REPUBLIKA.CO.ID, Oleh: Ani Nursalikah
LPPOM MUI tak lagi monopoli audit produk yang disertifikasi halal.
JAKARTA – Majelis Ulama Indonesia (MUI) menyatakan terbuka kompromi dengan Kementerian Agama mengenai RUU Jaminan Produk Halal (JPH).
Masih ada perbedaan sikap antara kedua lembaga ini, di antaranya, mengenai wewenang sertifikasi dan sifat sertifikasi.
Kemenag menginginkan wewenang sertifikasi berada di tangan mereka, sedangkan MUI menolaknya. Sebab, selama 25 tahun mereka melakukan sertifikasi halal produk.
Tak hanya melakukan sertifikasi halal selama 25 tahun, MUI juga mendorong agar sertifikasi bersifat wajib, sedangkan pemerintah ingin sukarela.
Ketua Umum MUI Din Syamsuddin menegaskan, pihaknya terbuka mengenai adanya kemungkinan kompromi.
“Bisa saja,” katanya, Selasa (25/3). Ia menambahkan, kelompok kerja (pokja) MUI-Kementerian Agama dapat dibentuk setelah pemilu legislatif, 9 April 2014.
Menurut Din, saat ini Menteri Agama Suryadharma Ali sedang sibuk menghadapi pemilu. Rencana pembentukan pokja disampaikan Din setelah bertemu dengan Suryadharma Ali pada Kamis pekan lalu. Salah satu isu yang mereka bahas adalah RUU JPH.
Ketua MUI Yuhanar Ilyas mengatakan, peluang kompromi sangat terbuka. Misalnya, fatwa halal atas suatu produk tetap berada di tangan MUI. Ia beralasan, penetapan fatwa merupakan domain para ulama.
Di sisi lain, audit terhadap produk perusahaan yang didaftarkan untuk disertifikasi, tak lagi monopoli Lembaga Pengkajian Pangan, Obat-Obatan, dan Kosmetika (LPPOM) MUI. Auditornya bisa berasal dari Kementerian Agama atau lembaga lain, seperti Nahdlatul Ulama (NU).
Namun, auditor-auditor itu mesti memperoleh akreditasi dari MUI. “Nanti syarat dan kriteria akreditasi ditetapkan oleh kami,” kata Yunahar. Ia mengatakan, proses penetapan fatwa tetap seperti yang terjadi sekarang.
Auditor yang memperoleh akreditasi MUI menyerahkan hasil audit mereka di lapangan. Kemudian, MUI menetapkan kehalalan suatu produk berdasarkan hasil audit tersebut. Yunahar menjelaskan, pada Selasa ada rapat pimpinan MUI, tetapi belum membahas soal pokja.
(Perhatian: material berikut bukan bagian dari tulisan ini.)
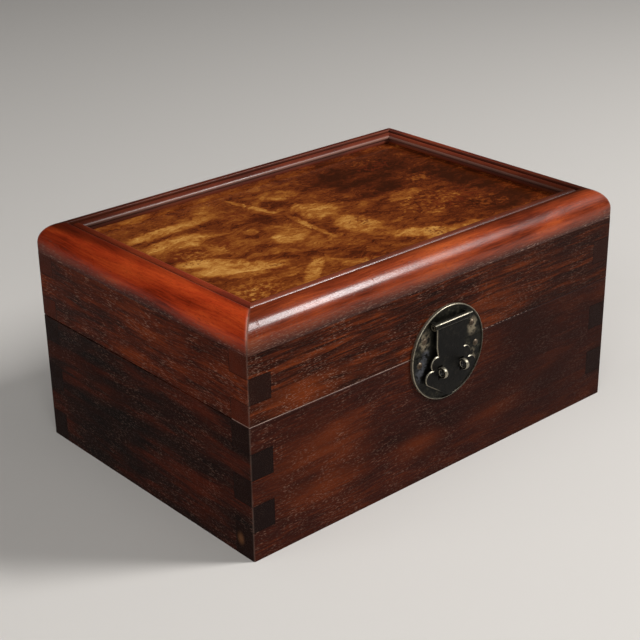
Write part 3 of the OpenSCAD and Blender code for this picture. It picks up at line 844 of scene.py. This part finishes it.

Dirjen Bimas Islam Kementerian Agama Abdul Djamil mengatakan, pembentukan pokja belum mendesak. Sebab, LPPOM MUI selama ini menerima mandat pemerintah untuk melakukan sertifikasi halal produk.
Sebenarnya, tidak dibentuk pun sudah ada sudah koordinasi melalui LPPOM MUI. Selain itu, kementerian telah memiliki subdirektorat yang mengurusi masalah halal. Dia mengaku, saat ini yang menjadi prioritas adalah membahas finalisasi RUU JPH.
Sebab, RUU tersebut sudah ditunggu-tunggu masyarakat dan sudah berkali-kali dijelaskan ke publik. Kementerian, kata Abdul, menunggu masa reses DPR usai untuk melakukan pembahasan kembali.
Saat ditanya mengenai peluang kompromi, ia mengatakan saat ini kewenangan sertifikasi halal masih berada di tangan LPPOM MUI. Dan, kini semua pembahasan merujuk pada RUU JPH. “Jangan diabaikan argumentasi pemerintah. Hendaknya, sertifikasi oleh pemerintah.”
Menurut Abdul, berdebat merupakan hal yang biasa terjadi saat belum ada titik temu. Ia menolak anggapan Kementerian Agama bersikeras memegang kewenangan sertifikasi halal. Argumentasi pemerintah berdasarkan konsep.
“Semua berdasarkan proses administrasi yang lebih baik. Apa itu dibilang ngotot?" tanyanya. Ia menyatakan, pemerintah selalu hadir dalam setiap pembahasan dan serius membicarakan RUU JPH agar segera diundangkan.